Multiple Lax integrable higher dimensional AKNS(-1) equations and sine-Gordon equations.

Through the modified deformation algorithm related to conservation laws, the (1+1)-dimensional AKNS(-1) equations are extended to a (4+1)-dimensional AKNS(-1) system. When one, two, or three of the independent variables are removed, the (4+1)-dimensional AKNS(-1) system degenerates to some novel (3+1)-dimensional, (2+1)-dimensional, and (1+1)-dimensional AKNS(-1) systems, respectively. Under a simple dependent transformation, the (1+1)-dimensional AKNS(-1) equations turn into the classical sine-Gordon equation. Then using the same deformation procedure, the (1+1)-dimensional sine-Gordon equation is generalized to a (3+1)-dimensional version.
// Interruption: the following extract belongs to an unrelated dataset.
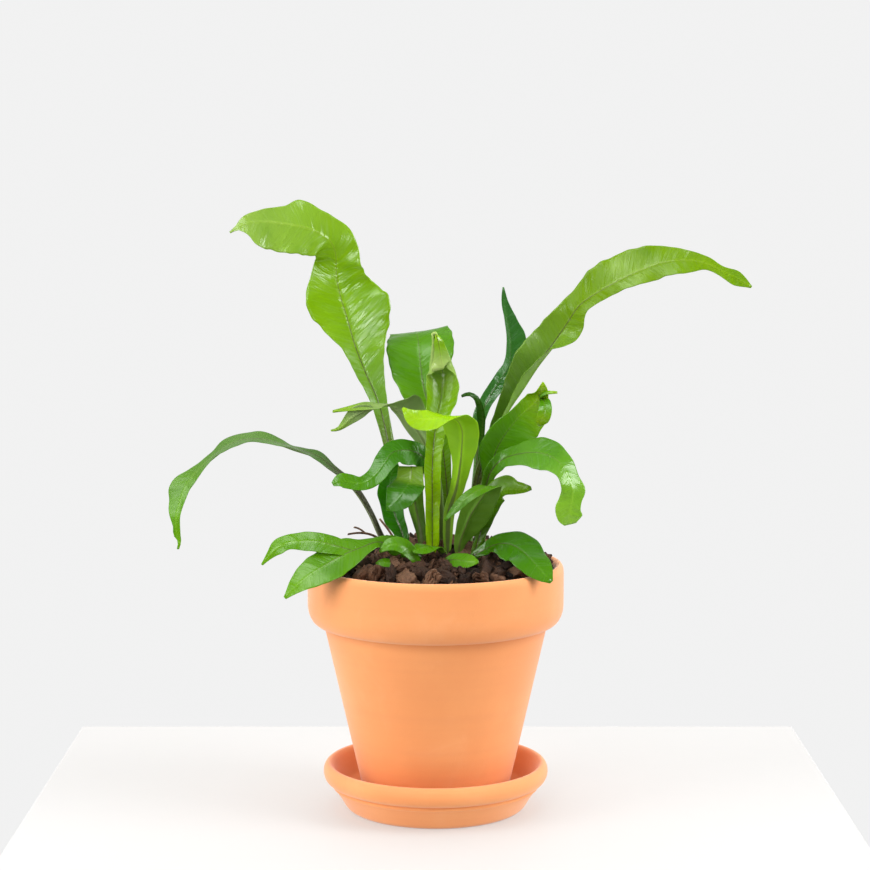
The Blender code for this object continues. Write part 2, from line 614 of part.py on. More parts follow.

By introducing the deformation operators to the Lax pairs of the original (1+1)-dimensional models, the Lax integrability of both the (4+1)-dimensional AKNS(-1) system and the (3+1)-dimensional sine-Gordon equation is proven. Finally, the traveling wave solutions of the (4+1)-dimensional AKNS(-1) system and the (3+1)-dimensional sine-Gordon equation are implicitly given and expressed by tanh function and incomplete elliptic integral, respectively. These results may enhance our understanding of the complex physical phenomena described by the nonlinear system discussed in this paper.